Tally the lines holding the word "loose" and state the count by itself.

# START OF TASK MATERIAL

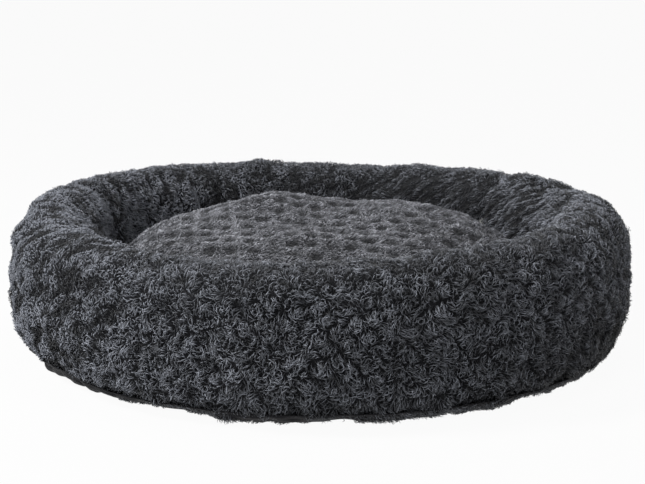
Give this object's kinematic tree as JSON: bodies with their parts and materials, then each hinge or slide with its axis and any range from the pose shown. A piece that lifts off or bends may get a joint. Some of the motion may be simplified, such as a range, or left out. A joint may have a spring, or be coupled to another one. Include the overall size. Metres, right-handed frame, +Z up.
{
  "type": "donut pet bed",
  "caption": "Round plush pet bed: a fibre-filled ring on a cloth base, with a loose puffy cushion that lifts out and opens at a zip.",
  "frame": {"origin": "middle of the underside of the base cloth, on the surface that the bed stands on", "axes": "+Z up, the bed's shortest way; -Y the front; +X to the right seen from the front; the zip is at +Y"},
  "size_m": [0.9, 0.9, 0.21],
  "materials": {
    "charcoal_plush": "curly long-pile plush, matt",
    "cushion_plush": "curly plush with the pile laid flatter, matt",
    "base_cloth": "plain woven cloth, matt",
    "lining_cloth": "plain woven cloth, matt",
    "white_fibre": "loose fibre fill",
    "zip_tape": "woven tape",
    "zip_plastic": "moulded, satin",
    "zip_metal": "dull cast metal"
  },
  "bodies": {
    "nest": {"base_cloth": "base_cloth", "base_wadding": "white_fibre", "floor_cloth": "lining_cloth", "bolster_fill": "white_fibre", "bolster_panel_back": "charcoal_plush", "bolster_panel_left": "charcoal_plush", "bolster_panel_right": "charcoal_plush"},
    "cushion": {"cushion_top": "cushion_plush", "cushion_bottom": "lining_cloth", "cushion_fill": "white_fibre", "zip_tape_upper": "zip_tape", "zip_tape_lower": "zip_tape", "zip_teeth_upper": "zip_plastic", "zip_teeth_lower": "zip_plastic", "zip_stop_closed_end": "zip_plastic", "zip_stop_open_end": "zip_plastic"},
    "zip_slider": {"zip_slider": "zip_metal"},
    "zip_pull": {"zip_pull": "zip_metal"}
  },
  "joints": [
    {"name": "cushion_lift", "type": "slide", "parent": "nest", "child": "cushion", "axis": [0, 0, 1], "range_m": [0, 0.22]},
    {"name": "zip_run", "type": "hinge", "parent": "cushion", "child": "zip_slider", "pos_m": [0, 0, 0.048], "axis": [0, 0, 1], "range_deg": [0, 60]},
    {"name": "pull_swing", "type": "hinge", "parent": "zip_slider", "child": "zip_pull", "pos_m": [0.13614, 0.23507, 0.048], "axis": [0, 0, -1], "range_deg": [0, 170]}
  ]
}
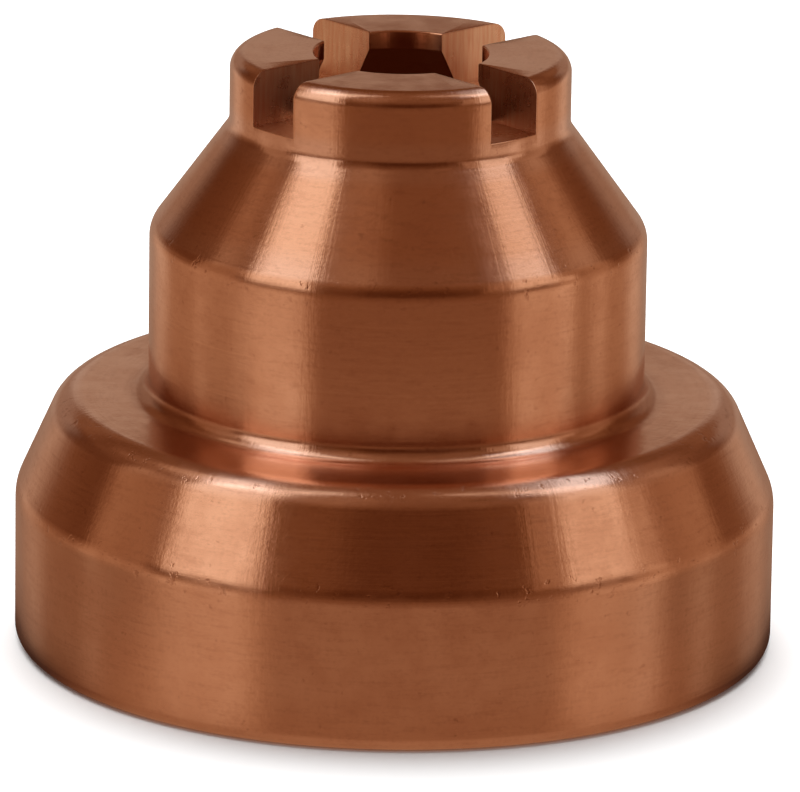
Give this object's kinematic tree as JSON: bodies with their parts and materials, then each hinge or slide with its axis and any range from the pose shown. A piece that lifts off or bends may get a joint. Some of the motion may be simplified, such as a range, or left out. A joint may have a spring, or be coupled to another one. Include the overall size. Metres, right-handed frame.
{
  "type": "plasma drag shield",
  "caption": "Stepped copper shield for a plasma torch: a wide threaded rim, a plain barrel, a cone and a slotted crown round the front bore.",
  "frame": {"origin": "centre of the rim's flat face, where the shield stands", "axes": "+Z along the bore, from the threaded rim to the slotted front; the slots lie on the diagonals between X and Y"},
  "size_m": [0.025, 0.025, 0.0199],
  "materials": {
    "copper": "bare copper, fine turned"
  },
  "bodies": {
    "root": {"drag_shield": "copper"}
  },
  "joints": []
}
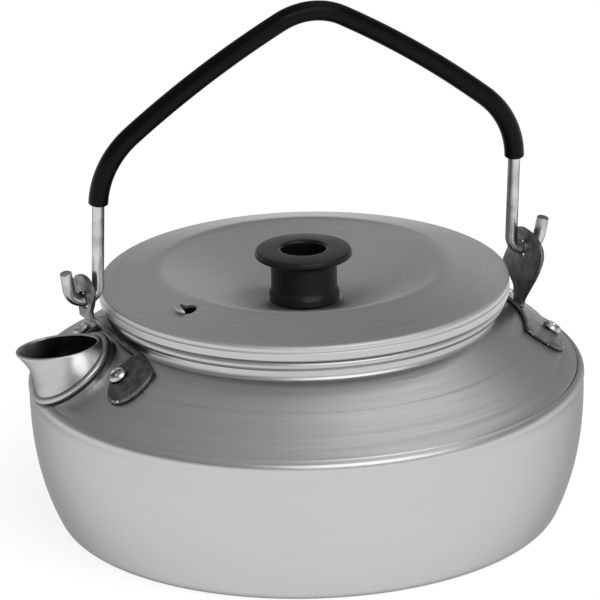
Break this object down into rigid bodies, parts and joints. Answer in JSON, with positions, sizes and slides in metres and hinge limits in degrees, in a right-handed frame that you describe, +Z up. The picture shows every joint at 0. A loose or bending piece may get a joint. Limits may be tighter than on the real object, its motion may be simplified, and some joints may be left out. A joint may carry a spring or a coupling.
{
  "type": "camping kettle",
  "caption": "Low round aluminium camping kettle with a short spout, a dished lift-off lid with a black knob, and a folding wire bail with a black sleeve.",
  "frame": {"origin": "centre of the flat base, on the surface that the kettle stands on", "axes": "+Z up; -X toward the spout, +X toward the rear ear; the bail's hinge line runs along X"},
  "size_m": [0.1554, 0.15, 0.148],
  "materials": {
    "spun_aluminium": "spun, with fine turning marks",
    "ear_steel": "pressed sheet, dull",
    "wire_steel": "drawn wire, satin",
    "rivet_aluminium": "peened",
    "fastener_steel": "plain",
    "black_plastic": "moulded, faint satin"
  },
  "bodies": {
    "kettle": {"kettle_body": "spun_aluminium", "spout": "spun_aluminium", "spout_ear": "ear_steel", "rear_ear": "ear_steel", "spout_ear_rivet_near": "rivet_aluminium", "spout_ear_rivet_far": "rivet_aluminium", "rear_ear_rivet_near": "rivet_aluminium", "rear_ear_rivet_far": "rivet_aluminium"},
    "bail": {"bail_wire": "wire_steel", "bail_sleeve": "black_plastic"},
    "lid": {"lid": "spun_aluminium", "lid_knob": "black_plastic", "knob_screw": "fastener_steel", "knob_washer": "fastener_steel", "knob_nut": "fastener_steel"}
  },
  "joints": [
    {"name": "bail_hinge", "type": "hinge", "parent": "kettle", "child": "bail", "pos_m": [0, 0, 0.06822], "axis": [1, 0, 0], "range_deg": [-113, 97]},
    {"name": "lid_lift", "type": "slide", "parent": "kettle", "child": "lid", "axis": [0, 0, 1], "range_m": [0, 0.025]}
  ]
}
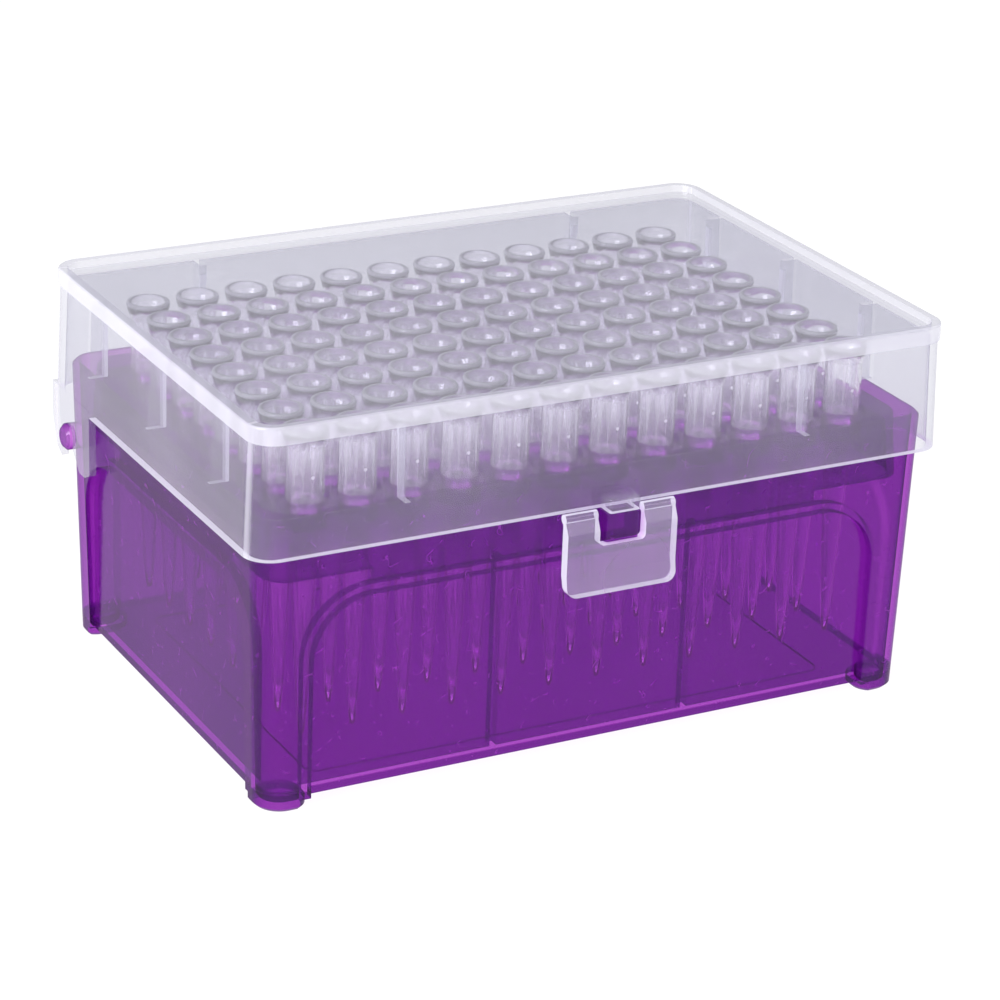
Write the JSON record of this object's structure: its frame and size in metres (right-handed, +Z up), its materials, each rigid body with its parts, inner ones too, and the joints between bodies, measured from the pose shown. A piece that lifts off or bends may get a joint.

# END OF TASK MATERIAL

### [WRITTEN ANSWER]
3